Quote verbatim everything from the line containing "Keep writing the" down to the line containing "return mesh.verts.new((x, y, height", with both of those lines included and no others.

Records with modeling code
● ● ●

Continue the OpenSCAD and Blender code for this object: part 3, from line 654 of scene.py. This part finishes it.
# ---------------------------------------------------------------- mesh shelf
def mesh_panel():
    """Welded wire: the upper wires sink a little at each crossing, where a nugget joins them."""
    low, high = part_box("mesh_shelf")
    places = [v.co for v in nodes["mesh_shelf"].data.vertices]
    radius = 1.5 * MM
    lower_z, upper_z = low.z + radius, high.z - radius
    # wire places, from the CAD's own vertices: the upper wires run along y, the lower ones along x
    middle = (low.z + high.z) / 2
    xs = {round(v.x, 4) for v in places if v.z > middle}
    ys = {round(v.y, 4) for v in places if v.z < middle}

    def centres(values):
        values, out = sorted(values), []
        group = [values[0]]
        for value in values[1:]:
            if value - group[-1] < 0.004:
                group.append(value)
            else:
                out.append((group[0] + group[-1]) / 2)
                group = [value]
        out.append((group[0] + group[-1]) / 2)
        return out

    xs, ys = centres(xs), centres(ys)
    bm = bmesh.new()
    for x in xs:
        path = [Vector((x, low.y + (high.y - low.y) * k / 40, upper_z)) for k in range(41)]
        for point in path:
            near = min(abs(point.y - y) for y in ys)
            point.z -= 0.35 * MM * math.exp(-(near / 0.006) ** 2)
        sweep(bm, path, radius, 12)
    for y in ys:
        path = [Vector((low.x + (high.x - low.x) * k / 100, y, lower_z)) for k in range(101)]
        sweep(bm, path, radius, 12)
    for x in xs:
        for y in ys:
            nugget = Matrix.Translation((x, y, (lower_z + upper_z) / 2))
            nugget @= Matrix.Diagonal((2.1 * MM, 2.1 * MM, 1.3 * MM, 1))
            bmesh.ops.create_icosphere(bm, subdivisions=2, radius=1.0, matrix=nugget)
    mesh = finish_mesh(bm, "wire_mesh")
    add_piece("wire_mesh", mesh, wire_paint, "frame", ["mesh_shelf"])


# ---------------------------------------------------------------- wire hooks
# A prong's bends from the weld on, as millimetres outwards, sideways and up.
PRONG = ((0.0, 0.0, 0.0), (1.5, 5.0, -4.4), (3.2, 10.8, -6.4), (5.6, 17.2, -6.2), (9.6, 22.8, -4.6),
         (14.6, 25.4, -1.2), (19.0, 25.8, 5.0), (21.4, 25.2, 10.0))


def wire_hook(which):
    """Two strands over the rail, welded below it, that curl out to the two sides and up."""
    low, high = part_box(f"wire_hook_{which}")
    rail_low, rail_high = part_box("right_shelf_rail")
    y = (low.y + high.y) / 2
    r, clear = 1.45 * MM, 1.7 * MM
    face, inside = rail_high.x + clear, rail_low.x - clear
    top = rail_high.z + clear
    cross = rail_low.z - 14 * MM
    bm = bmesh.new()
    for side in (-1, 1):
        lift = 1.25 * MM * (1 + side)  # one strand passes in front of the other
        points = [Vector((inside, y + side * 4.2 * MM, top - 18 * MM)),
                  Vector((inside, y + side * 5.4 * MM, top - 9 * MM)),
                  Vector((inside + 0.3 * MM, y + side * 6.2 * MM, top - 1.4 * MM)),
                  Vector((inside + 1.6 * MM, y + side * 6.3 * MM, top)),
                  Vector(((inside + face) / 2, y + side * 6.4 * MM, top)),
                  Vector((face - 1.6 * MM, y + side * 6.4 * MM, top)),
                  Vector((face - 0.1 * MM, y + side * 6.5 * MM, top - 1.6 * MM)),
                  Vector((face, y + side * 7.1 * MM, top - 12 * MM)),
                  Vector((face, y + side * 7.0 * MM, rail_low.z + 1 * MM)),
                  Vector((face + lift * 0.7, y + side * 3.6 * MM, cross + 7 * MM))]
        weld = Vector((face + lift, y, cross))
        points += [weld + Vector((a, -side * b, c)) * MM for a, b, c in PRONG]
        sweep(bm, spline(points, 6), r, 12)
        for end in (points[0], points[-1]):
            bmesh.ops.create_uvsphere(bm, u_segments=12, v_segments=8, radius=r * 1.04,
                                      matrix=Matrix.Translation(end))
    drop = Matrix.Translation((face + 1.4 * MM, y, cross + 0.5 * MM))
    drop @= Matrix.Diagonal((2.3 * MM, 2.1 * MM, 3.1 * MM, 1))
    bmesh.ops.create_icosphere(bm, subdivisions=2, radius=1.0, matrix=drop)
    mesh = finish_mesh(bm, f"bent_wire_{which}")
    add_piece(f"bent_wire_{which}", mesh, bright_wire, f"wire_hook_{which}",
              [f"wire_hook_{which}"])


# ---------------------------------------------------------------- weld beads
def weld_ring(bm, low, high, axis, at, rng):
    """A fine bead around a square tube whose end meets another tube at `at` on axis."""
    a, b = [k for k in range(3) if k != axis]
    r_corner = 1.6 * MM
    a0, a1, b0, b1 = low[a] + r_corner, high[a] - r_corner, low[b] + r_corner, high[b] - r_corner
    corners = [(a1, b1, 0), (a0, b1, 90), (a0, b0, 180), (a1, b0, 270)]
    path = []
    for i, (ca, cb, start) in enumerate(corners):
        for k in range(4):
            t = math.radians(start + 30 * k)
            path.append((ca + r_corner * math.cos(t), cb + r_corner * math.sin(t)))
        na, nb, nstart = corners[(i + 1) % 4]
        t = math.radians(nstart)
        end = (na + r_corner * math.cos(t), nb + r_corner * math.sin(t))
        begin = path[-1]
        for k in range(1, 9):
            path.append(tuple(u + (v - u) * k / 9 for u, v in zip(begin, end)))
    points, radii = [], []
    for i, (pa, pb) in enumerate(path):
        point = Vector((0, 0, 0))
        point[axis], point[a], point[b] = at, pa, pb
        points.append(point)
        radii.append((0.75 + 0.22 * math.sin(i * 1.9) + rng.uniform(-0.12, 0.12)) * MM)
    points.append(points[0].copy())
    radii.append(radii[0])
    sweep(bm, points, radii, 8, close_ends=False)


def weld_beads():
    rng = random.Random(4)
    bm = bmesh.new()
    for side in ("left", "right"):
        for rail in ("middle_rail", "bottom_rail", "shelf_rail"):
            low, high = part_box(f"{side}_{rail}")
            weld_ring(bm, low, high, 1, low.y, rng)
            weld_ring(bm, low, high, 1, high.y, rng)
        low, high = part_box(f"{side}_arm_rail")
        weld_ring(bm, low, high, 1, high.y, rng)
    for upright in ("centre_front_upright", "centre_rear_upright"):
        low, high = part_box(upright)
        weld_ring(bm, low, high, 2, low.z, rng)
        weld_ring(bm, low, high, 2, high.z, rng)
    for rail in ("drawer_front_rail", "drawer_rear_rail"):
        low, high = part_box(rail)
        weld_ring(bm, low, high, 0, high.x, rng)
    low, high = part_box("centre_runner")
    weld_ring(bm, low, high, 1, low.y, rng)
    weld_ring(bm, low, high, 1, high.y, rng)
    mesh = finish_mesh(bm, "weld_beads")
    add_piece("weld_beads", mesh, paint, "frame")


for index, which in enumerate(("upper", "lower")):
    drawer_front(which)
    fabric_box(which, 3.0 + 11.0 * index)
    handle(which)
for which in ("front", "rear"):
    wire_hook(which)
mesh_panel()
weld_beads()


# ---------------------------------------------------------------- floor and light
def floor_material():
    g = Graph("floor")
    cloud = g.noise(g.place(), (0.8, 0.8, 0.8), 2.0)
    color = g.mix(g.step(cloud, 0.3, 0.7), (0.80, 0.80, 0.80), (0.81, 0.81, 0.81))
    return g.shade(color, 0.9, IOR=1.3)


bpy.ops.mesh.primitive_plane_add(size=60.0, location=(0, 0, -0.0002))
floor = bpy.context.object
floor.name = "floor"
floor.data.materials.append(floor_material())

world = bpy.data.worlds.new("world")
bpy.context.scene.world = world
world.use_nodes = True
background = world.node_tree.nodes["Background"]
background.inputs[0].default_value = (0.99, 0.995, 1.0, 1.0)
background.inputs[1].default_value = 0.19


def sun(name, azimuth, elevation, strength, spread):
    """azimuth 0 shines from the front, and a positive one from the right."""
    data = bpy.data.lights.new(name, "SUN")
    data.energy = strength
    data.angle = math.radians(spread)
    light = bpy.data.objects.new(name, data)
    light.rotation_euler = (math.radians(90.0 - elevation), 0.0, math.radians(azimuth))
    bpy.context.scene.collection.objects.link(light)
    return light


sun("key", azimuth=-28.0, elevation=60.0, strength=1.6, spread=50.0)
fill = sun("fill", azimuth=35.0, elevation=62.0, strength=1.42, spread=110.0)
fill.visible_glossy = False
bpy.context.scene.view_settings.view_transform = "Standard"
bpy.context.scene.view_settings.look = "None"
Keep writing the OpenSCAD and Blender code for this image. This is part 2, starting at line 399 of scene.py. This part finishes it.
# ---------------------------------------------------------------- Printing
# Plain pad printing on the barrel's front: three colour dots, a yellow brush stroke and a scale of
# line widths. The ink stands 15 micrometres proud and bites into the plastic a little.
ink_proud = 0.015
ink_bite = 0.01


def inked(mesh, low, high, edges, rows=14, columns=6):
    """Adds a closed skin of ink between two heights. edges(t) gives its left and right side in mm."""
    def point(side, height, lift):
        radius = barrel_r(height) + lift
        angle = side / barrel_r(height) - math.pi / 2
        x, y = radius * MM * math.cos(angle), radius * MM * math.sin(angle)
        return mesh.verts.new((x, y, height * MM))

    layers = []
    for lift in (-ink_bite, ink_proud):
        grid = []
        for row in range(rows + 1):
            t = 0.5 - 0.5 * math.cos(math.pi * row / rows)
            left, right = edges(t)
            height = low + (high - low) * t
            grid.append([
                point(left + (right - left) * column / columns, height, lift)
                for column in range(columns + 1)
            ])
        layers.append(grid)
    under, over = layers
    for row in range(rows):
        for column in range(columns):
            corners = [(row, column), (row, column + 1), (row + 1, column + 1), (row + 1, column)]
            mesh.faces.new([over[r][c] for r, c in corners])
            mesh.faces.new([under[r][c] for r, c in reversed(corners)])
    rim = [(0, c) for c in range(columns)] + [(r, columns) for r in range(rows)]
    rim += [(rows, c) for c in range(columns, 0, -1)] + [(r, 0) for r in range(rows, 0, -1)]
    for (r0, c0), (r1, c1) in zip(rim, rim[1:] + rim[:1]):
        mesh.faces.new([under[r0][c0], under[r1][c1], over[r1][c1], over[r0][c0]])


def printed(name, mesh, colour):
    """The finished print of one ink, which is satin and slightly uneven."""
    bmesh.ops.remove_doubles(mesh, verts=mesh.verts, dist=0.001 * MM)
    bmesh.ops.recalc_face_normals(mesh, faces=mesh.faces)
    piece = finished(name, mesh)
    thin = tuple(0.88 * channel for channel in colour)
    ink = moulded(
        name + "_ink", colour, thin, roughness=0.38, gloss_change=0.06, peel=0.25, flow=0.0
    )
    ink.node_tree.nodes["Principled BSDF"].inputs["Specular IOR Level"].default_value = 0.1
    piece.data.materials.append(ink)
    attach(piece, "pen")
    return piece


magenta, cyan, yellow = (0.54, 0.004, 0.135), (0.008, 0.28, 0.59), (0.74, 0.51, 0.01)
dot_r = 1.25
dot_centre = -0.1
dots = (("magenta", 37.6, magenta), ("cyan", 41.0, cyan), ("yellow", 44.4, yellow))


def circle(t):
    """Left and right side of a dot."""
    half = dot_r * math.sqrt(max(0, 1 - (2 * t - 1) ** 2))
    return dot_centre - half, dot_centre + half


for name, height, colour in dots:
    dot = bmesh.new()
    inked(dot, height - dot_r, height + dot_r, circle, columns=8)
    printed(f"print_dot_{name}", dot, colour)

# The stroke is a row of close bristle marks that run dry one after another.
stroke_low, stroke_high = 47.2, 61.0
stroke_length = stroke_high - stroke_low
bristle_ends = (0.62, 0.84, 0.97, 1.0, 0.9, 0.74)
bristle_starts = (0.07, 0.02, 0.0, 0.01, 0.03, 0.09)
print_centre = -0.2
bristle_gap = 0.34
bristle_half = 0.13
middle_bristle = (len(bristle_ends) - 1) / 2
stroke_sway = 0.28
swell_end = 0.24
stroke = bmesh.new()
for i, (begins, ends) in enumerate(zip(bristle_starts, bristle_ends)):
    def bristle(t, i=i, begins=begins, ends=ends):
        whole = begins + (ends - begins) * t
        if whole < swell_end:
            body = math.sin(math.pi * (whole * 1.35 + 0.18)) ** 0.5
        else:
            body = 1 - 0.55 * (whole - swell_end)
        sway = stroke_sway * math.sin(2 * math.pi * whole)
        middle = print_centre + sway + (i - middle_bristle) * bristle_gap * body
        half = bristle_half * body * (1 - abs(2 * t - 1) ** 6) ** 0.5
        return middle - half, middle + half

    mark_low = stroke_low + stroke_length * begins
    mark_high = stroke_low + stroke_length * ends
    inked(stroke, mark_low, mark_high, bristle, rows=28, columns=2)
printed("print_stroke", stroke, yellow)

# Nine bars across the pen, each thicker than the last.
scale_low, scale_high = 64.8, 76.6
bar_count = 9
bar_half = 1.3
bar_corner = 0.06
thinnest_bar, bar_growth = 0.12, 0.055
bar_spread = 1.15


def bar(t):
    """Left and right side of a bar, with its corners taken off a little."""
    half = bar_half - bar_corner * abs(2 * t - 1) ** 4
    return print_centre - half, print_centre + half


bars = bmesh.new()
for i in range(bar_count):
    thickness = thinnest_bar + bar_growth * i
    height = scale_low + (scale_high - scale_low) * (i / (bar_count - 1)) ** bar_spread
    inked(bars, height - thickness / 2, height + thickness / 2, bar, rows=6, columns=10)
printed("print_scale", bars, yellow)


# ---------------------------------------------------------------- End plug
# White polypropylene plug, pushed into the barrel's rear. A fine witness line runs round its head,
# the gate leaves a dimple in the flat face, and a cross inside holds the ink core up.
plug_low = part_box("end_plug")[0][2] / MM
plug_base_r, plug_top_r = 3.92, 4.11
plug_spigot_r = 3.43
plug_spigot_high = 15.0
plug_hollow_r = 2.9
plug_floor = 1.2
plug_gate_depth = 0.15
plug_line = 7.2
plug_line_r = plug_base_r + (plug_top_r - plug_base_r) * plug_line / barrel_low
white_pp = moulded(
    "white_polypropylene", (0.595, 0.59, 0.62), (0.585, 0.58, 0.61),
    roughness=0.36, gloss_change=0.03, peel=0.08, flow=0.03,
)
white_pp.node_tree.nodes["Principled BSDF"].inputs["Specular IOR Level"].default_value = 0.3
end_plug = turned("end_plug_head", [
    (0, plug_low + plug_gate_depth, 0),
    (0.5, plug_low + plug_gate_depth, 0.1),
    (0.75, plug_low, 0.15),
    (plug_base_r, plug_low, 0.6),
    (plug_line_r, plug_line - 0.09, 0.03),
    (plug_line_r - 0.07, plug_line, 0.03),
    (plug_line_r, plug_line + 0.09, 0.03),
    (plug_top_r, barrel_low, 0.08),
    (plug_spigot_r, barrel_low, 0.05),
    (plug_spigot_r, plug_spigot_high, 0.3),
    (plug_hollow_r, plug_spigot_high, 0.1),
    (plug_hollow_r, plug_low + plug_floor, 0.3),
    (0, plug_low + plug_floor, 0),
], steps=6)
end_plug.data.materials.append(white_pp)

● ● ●

**Result for this task:**
Keep writing the OpenSCAD and Blender code for this image. This is part 2, starting at line 399 of scene.py. This part finishes it.
# ---------------------------------------------------------------- Printing
# Plain pad printing on the barrel's front: three colour dots, a yellow brush stroke and a scale of
# line widths. The ink stands 15 micrometres proud and bites into the plastic a little.
ink_proud = 0.015
ink_bite = 0.01


def inked(mesh, low, high, edges, rows=14, columns=6):
    """Adds a closed skin of ink between two heights. edges(t) gives its left and right side in mm."""
    def point(side, height, lift):
        radius = barrel_r(height) + lift
        angle = side / barrel_r(height) - math.pi / 2
        x, y = radius * MM * math.cos(angle), radius * MM * math.sin(angle)
        return mesh.verts.new((x, y, height * MM))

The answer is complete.